I truly believe that God led me to Sandy because I so very much need of her steadiness: her ability to become neither overly excited about the positives nor unrealistically despondent over the negatives.  She has the most wonderfully loving ways of telling me to get over myself.  And helping me to once again move the center of my being in the right direction: toward the sure and steady ground that is God’s providential will.

There is a truth that most of us don’t want hear: control is an illusion.  We can and must cast the seed of the Gospel.  We can’t make it take root in someone else’s life.  All we can do is leave it in God’s hands.  It is his Spirit and his Spirit alone that opens the hearts of people to the truth of the Gospel.  As much as we don’t like to believe it, the harvest is out of our hands.  It always has been.  It always will be. 

The only thing over which we have even the semblance of control is the state of our own spiritual soil.  While we are sowers of the Gospel seed, we are also the soil upon which it is cast.  Clair Crissy spoke to this in her commentary on verses 1-9: “[Jesus] was telling the crowd to be like the good soil, letting the seed of the gospel produce an abundant harvest in them.  The seed of the gospel was good seed, but many people were unable to let that gospel seed take root in their lives.” 

Our hearts can be hard or soft, open or closed.  Our piety can be persistent as we seek to let the Gospel seeds become more deeply rooted, or we can neglect the life of the spirit and not give the seeds the time, space, and nurture they need to take root and thrive.  Furthermore, we must be ready to un-clutter our hearts, souls, and minds; be ready to love the Lord our God with all our heart and soul and mind.  We must be on constant watch for all those sinful and selfish little worldly weeds, that if allowed to grow, will crowd out and choke off the bountiful fruit of the Spirit: “… love, joy, peace, patience [there’s that word again], kindness, generosity, faithfulness, gentleness, and self-control.”

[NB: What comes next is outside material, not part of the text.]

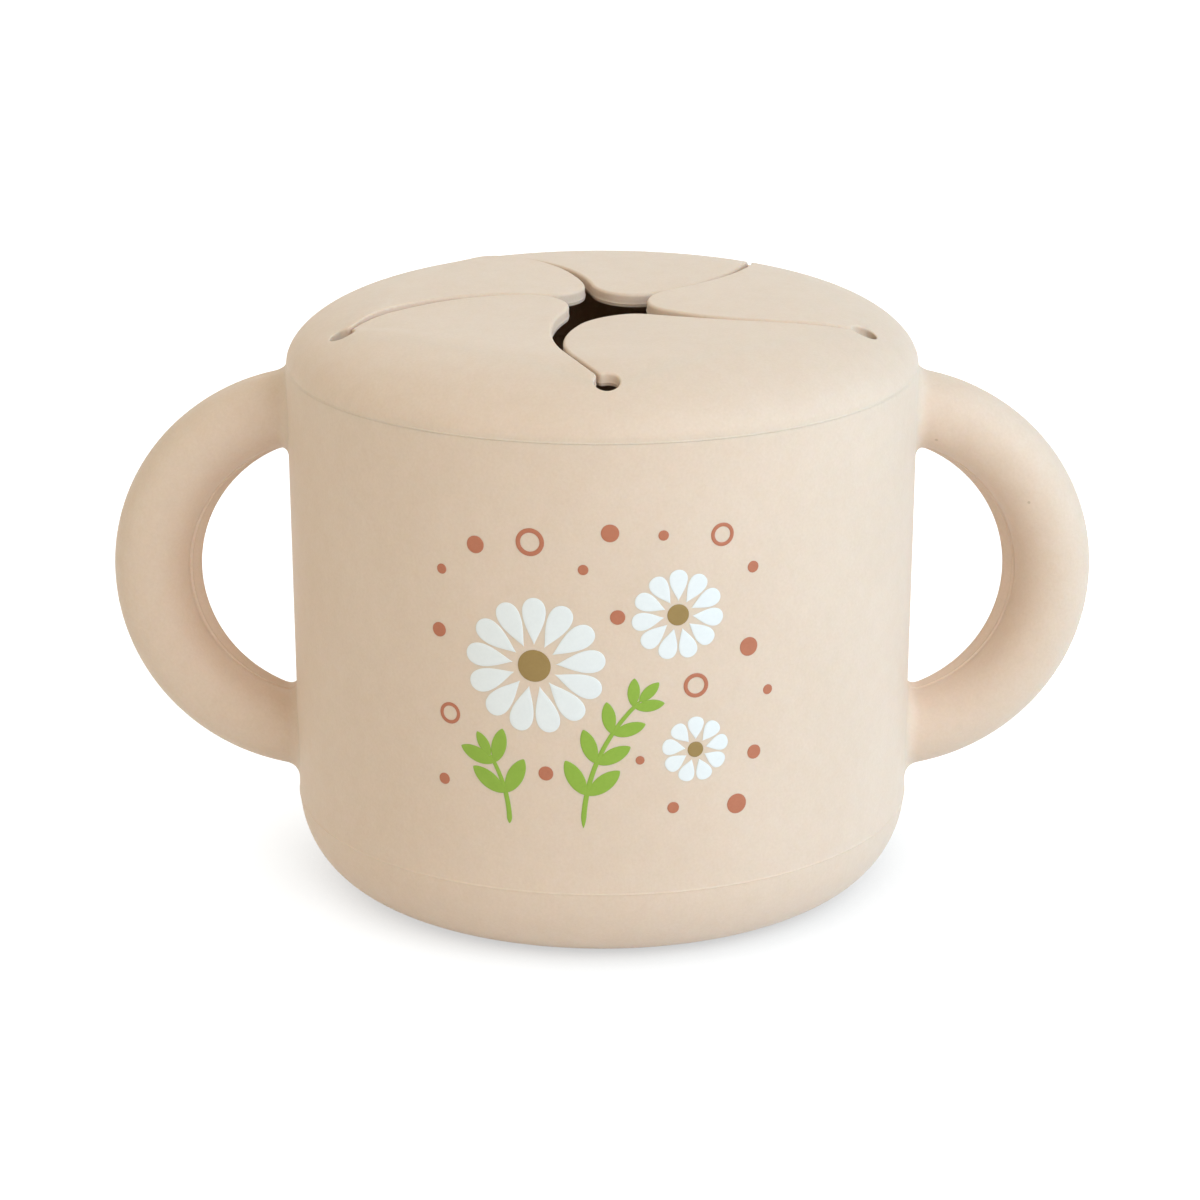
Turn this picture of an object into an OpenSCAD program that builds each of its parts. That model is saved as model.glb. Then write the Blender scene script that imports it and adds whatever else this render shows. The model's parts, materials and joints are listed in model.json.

Of course, it is only as we allow the fruit of the Spirit to grow within us that we are enabled to be faithful sowers of the Gospel seed.  The bad news is that there will always, this side of heaven, a certain amount of weeds in our spiritual gardens.  The good news is that by way of individual and corporate prayer, reading, studying, and contemplating Scripture, fellowshipping with other Christians (even those with whom we deeply and often disagree), worshiping, and other spiritual disciplines, the fruit of the Spirit will grow in us, enabling the Gospel seed we cast to be more readily trusted by those who receive it because they trust those who are casting it.

The further good news is that even as we strive for a perfection we can never attain in this lifetime, God has always used imperfect sowers to cast his seed.  And for those of us with a more highly developed radar for negativity, the good news is that God uses us even in our deepest moments of gloom, doom, doubt, and despair.  And for those times when we are so very awkward and inept in sharing the Gospel, well, even then some of the seed we scatter takes root.  The Gospel seed is so good, that through the grace and providence of God, it can overcome even our most embarrassingly bumbling, stumbling attempts to sow it.  The best news of all is that ultimately the productiveness of our sowing is out of our hands.  By the grace of God it lands where it lands and grows where it grows.  And now let all God’s people say… (Amen).